At the 2016 Summer Olympics in Rio de Janeiro, he participated in the men's 200 m individual medley event. He finished 9th in the heats with a time of 1:59.33. He qualified for the semifinals where he placed 11th overall with a time of 1:59.54 and did not qualify for the final. He was a member of the men's 4 x 100 meter medley relay team which finished 8th in the second heat and 15th overall with a combined time of 3:36.75 and did not advance to the finals.

Vazaios competed in the 2020 Summer Olympics in Tokyo where he finished 15th overall in the 4x100-meter freestyle relay with a time of 3:15.29, 24th overall in the 200-meter individual medley with a time of 1:58.84, and 14th overall in the 4x100-meter medley relay with a time of 3:36.28.

He also represented Greece in the Paris Olympics in 2024 in Heat 2 of the 4x200 freestyle relay with the team of Konstantinos Englezakis, Dimitris Markos, and Konstantinos Stamou, but placed fifth among stiff competition, and did not make the finals, finishing behind the British, Australians, Chinese, and Italian teams.

Vazaios set a European record in Glasgow, Great Britain in the 200 m medley on 6 December 2019 of 1:50.85.

==North Carolina State==
During his college years, Vazaios attended North Carolina State University where he swam primarily for Coach Braden Holloway, and briefly for Todd DeSorbo in 2017. Vazaios was an All-American thirteen times at North Carolina State, captured Atlantic Coast Conference titles six times and won the 2018 Men's Swimmer of the Year for the ACC.

In 2019, while at NCSU, Andreas was named a 2019 Atlantic Coast Conference Scholar-Athlete of the Year in the men's division, and had been named an Academic All American in several years.

===Post-college years===
In 2020, he received an NCAA Postgraduate Scholarship, and worked towards an MA degree at the United Kingdom's Loughborough University in Sports and Exercise Psychology.
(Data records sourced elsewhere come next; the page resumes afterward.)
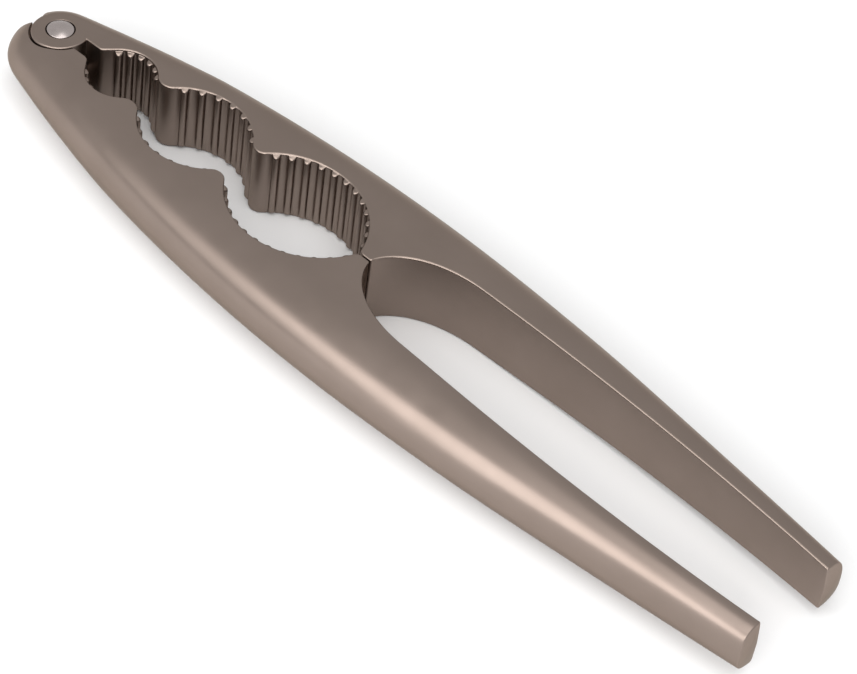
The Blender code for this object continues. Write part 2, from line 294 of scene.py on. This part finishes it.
def inner_face(x):
    """Plan curve of the handle's flat inner face, eased in from the end of the bow."""
    curve = INNER_CREST_Y - (x - INNER_CREST_X) ** 2 / (2 * INNER_RADIUS)
    start = INNER_CREST_Y - (HANDLE_START_X - INNER_CREST_X) ** 2 / (2 * INNER_RADIUS)
    ease = max(0.0, 1 - (x - HANDLE_START_X) / INNER_EASE) ** 2
    return curve + (BOW_BEZIER[2][1] - start) * ease


def share_along(x, start, end):
    """0 before the start, 1 after the end, and evenly between them in between."""
    return min(1.0, max(0.0, (x - start) / (end - start)))


def land_width(x):
    """Width of the flat top, from the centre line to where the side starts to roll over."""
    share = share_along(x, 0.0, FULL_BODY_X)
    body = (LAND_SHARE_HEAD + (LAND_SHARE_BODY - LAND_SHARE_HEAD) * share) * half_width(x)
    to_handle = share_along(x, HANDLE_START_X - LAND_TO_HANDLE_BLEND,
                            HANDLE_START_X + LAND_TO_HANDLE_BLEND)
    return body + (inner_face(max(x, HANDLE_START_X)) - body) * to_handle


def side_power(x):
    """How square the rounded side is: squarer towards the end of the handle."""
    body = SIDE_POWER_HEAD + (SIDE_POWER_BODY - SIDE_POWER_HEAD) * share_along(x, 0.0, FULL_BODY_X)
    return body + (SIDE_POWER_END - body) * share_along(x, TAPER_START_X, PIVOT_TO_END)


def roll(x, y):
    """How far a plan point is over the rounded side, from 0 at the land to 1 at the outer curve."""
    if x >= 0:
        reach, land, distance = half_width(x), land_width(x), abs(y)
    else:
        reach = head_reach(math.atan2(abs(y), x))
        land, distance = LAND_SHARE_HEAD * reach, math.hypot(x, y)
    return max(0.0, (distance - land) / (reach - land))


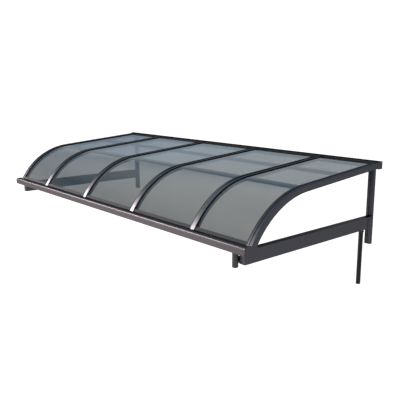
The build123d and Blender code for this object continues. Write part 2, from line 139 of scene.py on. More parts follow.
class CanopySeals(bpy.types.PropertyGroup):
    """Sizes of the rubber seals."""

    # The black cap seals are real gaskets, and their width and height also give the shade beside
    # each cap: partly painted shade.
    cap_width: bpy.props.FloatProperty(
        name="Cap seal width",
        description="Width of the seal that shows beside each rafter cap",
        default=0.005,
        unit="LENGTH",
    )
    cap_height: bpy.props.FloatProperty(
        name="Cap seal height",
        description="Height of that seal above the panel",
        default=0.0052,
        unit="LENGTH",
    )
    # The black header wedge is a real seal, and it also darkens the header's front lip: partly
    # painted shade.
    header_height: bpy.props.FloatProperty(
        name="Header seal height",
        description="Height of the wedge between the panels and the header's front",
        default=0.003,
        unit="LENGTH",
    )
    header_width: bpy.props.FloatProperty(
        name="Header seal width",
        description="Width of that wedge on the panel",
        default=0.003,
        unit="LENGTH",
    )
    foot_thickness: bpy.props.FloatProperty(
        name="Foot seal thickness",
        description="Thickness of the seal that is folded over the foot rail's front lip",
        default=0.0015,
        unit="LENGTH",
    )
    foot_bead: bpy.props.FloatProperty(
        name="Foot seal bead",
        description="Height of that seal above the lip",
        default=0.01,
        unit="LENGTH",
    )


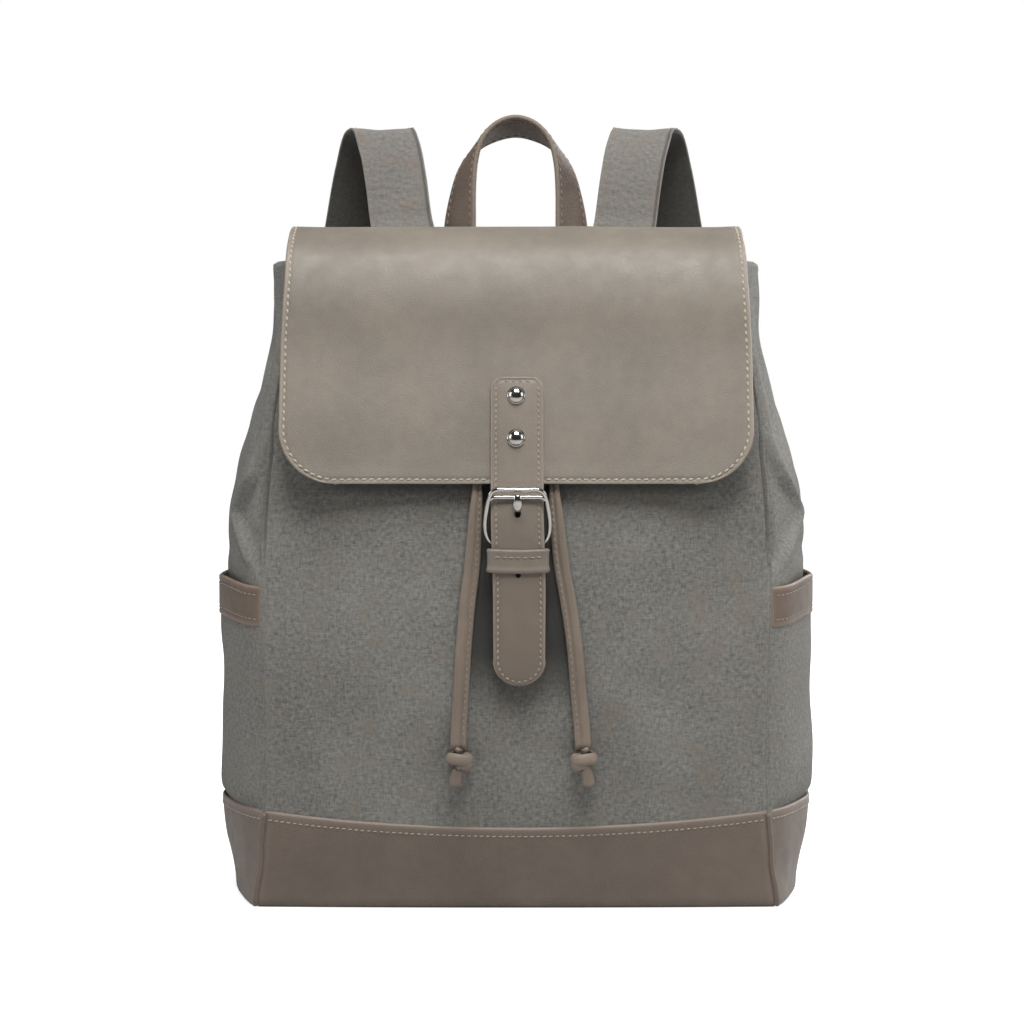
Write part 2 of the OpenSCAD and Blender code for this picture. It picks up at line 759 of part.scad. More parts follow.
// A slider whose middle bar is in front of the webbing and whose end bars are behind it.
module adjuster_right() {
    from = webbing_route[1];
    to = webbing_route[0];
    d = to - from;
    half_w = webbing_w / 2 + 2.6;
    half_h = 10;
    bar_r = 1.5;
    reach = webbing_t / 2 + bar_r + 0.4;
    color(steel)
        translate(from + d * (adjuster_z - from[2]) / d[2])
            rotate([-atan2(d[1], d[2]), 0, 0])
                rotate([0, atan2(d[0], norm([d[1], d[2]])), 0]) {
                    for (side = [-1, 1]) {
                        translate([side * half_w, 0, 0])
                            cube([3, 2 * reach, 2 * half_h], center = true);
                        translate([0, reach, side * (half_h - bar_r)])
                            rotate([0, 90, 0]) cylinder(r = bar_r, h = 2 * half_w, center = true);
                    }
                    translate([0, -reach, 0])
                        rotate([0, 90, 0]) cylinder(r = bar_r, h = 2 * half_w, center = true);
                }
}
module adjuster_left() {
    mirror([1, 0, 0]) adjuster_right();
}

front_panel();
gusset_left();
gusset_right();
back_panel();
back_foam();
base_front();
base_left();
base_right();
base_back();
base_bottom();
base_board();
lining();
inner_sleeve();
mouth_hem();
drawcord_loop();
eyelets();
pocket_left();
pocket_right();
pocket_band_left();
pocket_band_right();
snap_socket();
snap_washer();
back_yoke();
handle_anchors();
strap_anchor_left();
strap_anchor_right();
strap_tab_left();
strap_tab_right();
flap_leather();
flap_lining();
closure_strap();
strap_rivets();
rivet_washers();
buckle_chape();
strap_keeper();
snap_stud();
buckle_frame();
buckle_prong();
handle_strap();
strap_outer_left();
strap_outer_right();
strap_lining_left();
strap_lining_right();
webbing_left();
webbing_right();
adjuster_left();
adjuster_right();
drawcord_left();
drawcord_right();
knot_left();
knot_right();
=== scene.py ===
"""Travel backpack: canvas body, leather base and flap, drawcord mouth, handle and straps.

Lengths inside this script are millimetres in the part's own frame, and become metres when a
mesh is made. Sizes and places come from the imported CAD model.
"""
import math

import bmesh
import bpy
import numpy as np
from mathutils import Matrix, Vector


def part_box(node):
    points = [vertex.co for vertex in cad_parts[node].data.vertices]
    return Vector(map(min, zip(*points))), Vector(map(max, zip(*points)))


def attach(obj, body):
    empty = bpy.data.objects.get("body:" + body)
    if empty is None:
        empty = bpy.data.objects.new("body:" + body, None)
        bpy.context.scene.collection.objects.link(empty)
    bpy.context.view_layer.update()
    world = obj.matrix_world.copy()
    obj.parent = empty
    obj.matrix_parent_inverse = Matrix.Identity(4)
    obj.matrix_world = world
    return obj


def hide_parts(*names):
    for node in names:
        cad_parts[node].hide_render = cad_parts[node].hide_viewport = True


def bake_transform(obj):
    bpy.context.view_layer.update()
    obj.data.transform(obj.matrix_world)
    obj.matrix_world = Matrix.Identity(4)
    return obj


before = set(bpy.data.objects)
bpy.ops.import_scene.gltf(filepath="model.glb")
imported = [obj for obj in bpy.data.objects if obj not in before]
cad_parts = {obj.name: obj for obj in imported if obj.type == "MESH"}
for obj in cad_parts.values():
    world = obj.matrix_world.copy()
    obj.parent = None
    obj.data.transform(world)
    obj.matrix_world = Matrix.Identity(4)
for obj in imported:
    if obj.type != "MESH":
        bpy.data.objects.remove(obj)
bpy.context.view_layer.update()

MM = 0.001


def node_box(node):
    """Lowest and highest corner of a CAD node, in millimetres."""
    low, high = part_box(node)
    return np.array(low) / MM, np.array(high) / MM


# ---------------------------------------------------------------- driving sizes, from the CAD

RIM = node_box("mouth_hem")[1][2]
BASE_TOP = node_box("base_front")[1][2]
BAND_LOW, BAND_TOP = node_box("pocket_band_right")[0][2], node_box("pocket_band_right")[1][2]
POCKET_REACH = node_box("pocket_right")[1][0]
BACK_Y = node_box("gusset_right")[1][1]
FLAP_HALF = node_box("flap_leather")[1][0]
FLAP_LOW = node_box("flap_leather")[0][2]
STRAP_HALF = node_box("closure_strap")[1][0]
STRAP_TIP = node_box("closure_strap")[0][2]
KEEPER_LOW, KEEPER_TOP = node_box("strap_keeper")[0][2], node_box("strap_keeper")[1][2]
CANVAS_T, LEATHER_T, FLAP_T = 2.0, 2.0, 1.6
FLAP_CORNER_R = 30.0
EYELET_X, EYELET_Z = 18.0, 335.0
CORD_W, CORD_T = 8.5, 3.4


def side_name(side):
    return "right" if side > 0 else "left"


def body_for(what, side):
    return f"{side_name(side)}_{what}"


# ---------------------------------------------------------------- small maths

def mix(a, b, t):
    return a + (b - a) * t


def ramp(low, high, x):
    """0 below low, 1 above high, smooth between."""
    t = np.clip((np.asarray(x, float) - low) / (high - low), 0, 1)
    return t * t * (3 - 2 * t)


def bell(x, centre, width):
    return np.exp(-((np.asarray(x, float) - centre) / width) ** 2)


def unit(v):
    v = np.asarray(v, float)
    return v / np.maximum(np.linalg.norm(v, axis=-1, keepdims=True), 1e-9)


def travel(path):
    """Distance along a path at each of its points."""
    return np.concatenate([[0], np.cumsum(np.linalg.norm(np.diff(path, axis=0), axis=1))])


def on_curve(s, along, points):
    """Points, or normals, at distances s along a curve."""
    return np.stack([np.interp(s, along, points[:, k]) for k in range(3)], axis=-1)


def tangents(path, closed=False):
    if closed:
        return unit(np.roll(path, -1, axis=0) - np.roll(path, 1, axis=0))
    return unit(np.gradient(path, axis=0))


def corner_loss(r, left):
    """How much a round corner of radius r takes off the width, at a distance left from the end."""
    return r - np.sqrt(np.maximum(0, r ** 2 - (r - left) ** 2))


def points_from(x, y, z):
    """Points from three coordinates, each an array or one value."""
    return np.stack(np.broadcast_arrays(x, y, z), axis=-1)


def edge_distance(a, b):
    """How far each point of a grid with coordinates a and b is from the grid's nearest edge."""
    return np.minimum.reduce([a - a.min(), a.max() - a, b - b.min(), b.max() - b])


def rounded_loop(half_x, half_y, r, arc_points, step):
    """A closed rectangle with round corners, its points no more than about step apart."""
    loop = []
    for sx, sy, start in ((1, 1, 0), (-1, 1, 90), (-1, -1, 180), (1, -1, 270)):
        for t in np.radians(np.linspace(start, start + 90, arc_points)):
            loop.append((sx * (half_x - r) + r * np.cos(t), sy * (half_y - r) + r * np.sin(t)))
    loop = np.array(loop)
    dense = []
    for a, b in zip(loop, np.roll(loop, -1, axis=0)):
        steps = max(1, int(np.linalg.norm(b - a) / step))
        dense += [mix(a, b, k / steps) for k in range(steps)]
    return np.array(dense)


def profile(table):
    """A smooth curve through a few [place, value] rows."""
    xs, ys = np.array(table, float).T
    slopes = np.gradient(ys, xs)

    def at(x):
        x = np.clip(np.asarray(x, float), xs[0], xs[-1])
        i = np.clip(np.searchsorted(xs, x, side="right") - 1, 0, len(xs) - 2)
        h = xs[i + 1] - xs[i]
        t = (x - xs[i]) / h
        a, b = (1 + 2 * t) * (1 - t) ** 2, t * (1 - t) ** 2
        c, d = t * t * (3 - 2 * t), t * t * (t - 1)
        return a * ys[i] + b * h * slopes[i] + c * ys[i + 1] + d * h * slopes[i + 1]
    return at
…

He swam for a period with Loughborough University's team, while continuing to train for international competition.

Andreas Vazaios was a member of the London Roar team, competing in Season 2 of the International Swimming League (ISL). The ISL is an annual professional swimming league featuring a team-based competition format with fast-paced race sessions.